Common mistakes that distort the forecast
- Blending levels into one title and then treating the result as demand.
- Comparing a state with too few comparable rows against a much larger one.
- Mixing base pay with bonus-heavy roles.
- Treating a single quarter as a structural change.
- Ignoring metro concentration inside large states.
- Reading a pay increase as a hiring surge without a second signal.
Most forecasting errors come from bad grouping, not bad math. Clean the categories first and the trend becomes much easier to trust.
Bottom line
Use salary-by-state trend data as an early warning system. It tells you where competition is heating up, where recruiting will get harder, and where compensation may need a reset.

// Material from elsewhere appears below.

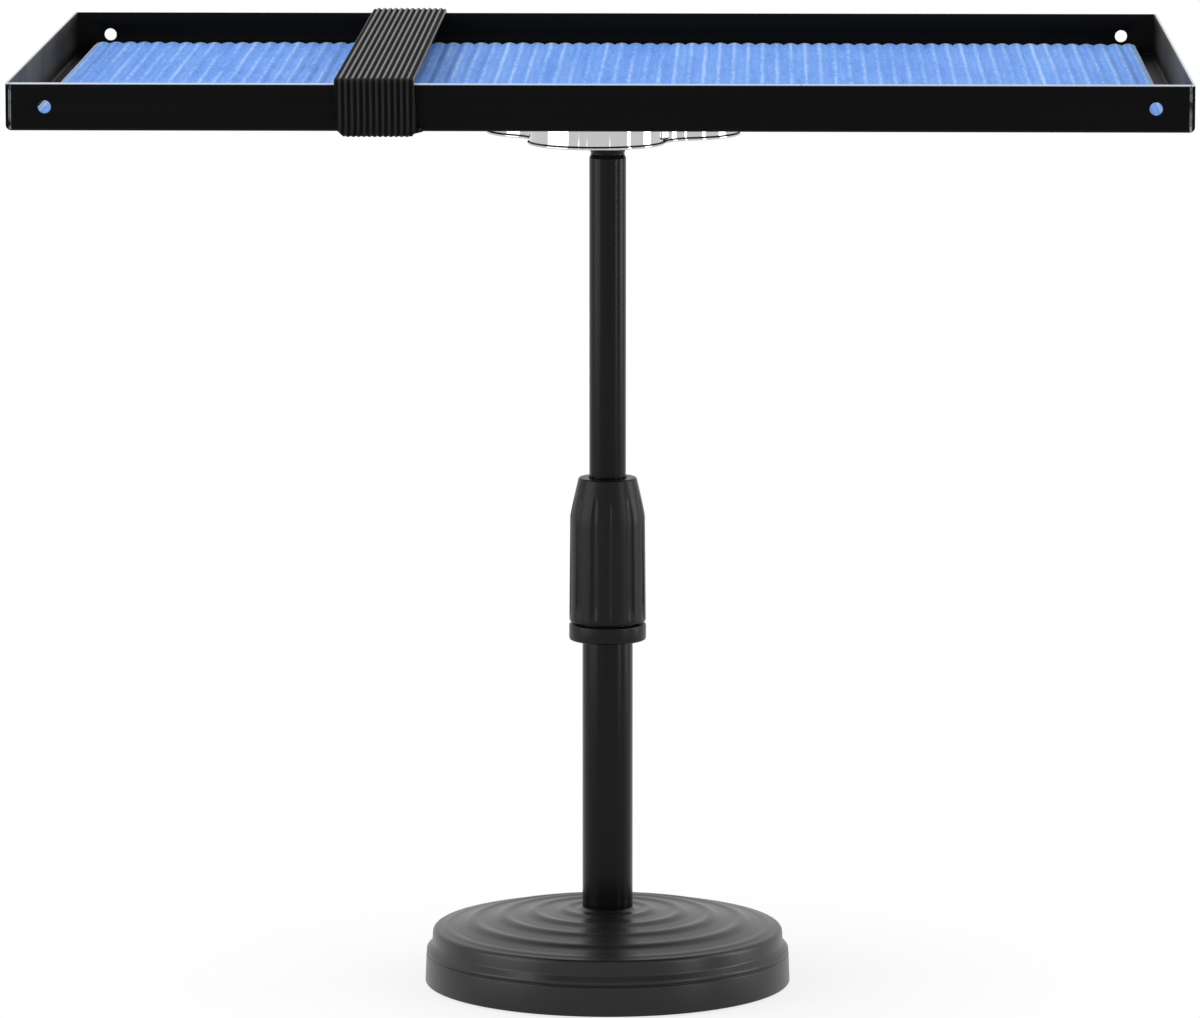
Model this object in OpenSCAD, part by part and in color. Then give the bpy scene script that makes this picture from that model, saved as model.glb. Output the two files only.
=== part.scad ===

The clearest signal is a state that stays 5% or more above your baseline for two quarters while postings or time-to-fill are also worsening.
If the role is remote, licensed, unionized, bonus-heavy, or tied to a single metro, keep salary in the mix but do not let it make the forecast by itself. The best read comes from combining pay movement with hiring volume and speed.
FAQ
How much salary history do I need?
Twelve months is the minimum useful window. Two years is even better because it smooths out one-time pay resets and short-lived spikes.
Why use median salary instead of average?
Median gives you a cleaner read when a few high offers would otherwise pull the number upward. That makes it better for state-by-state comparison.
What if one state has very few comparable jobs?
Roll the data up to a region or split by metro instead of forcing a weak state comparison. Thin samples create false signals faster than they create insight.
What is the fastest way to tell if demand is real?
Look for pay rising with postings and slower fills. That combination is the clearest sign that hiring pressure is building.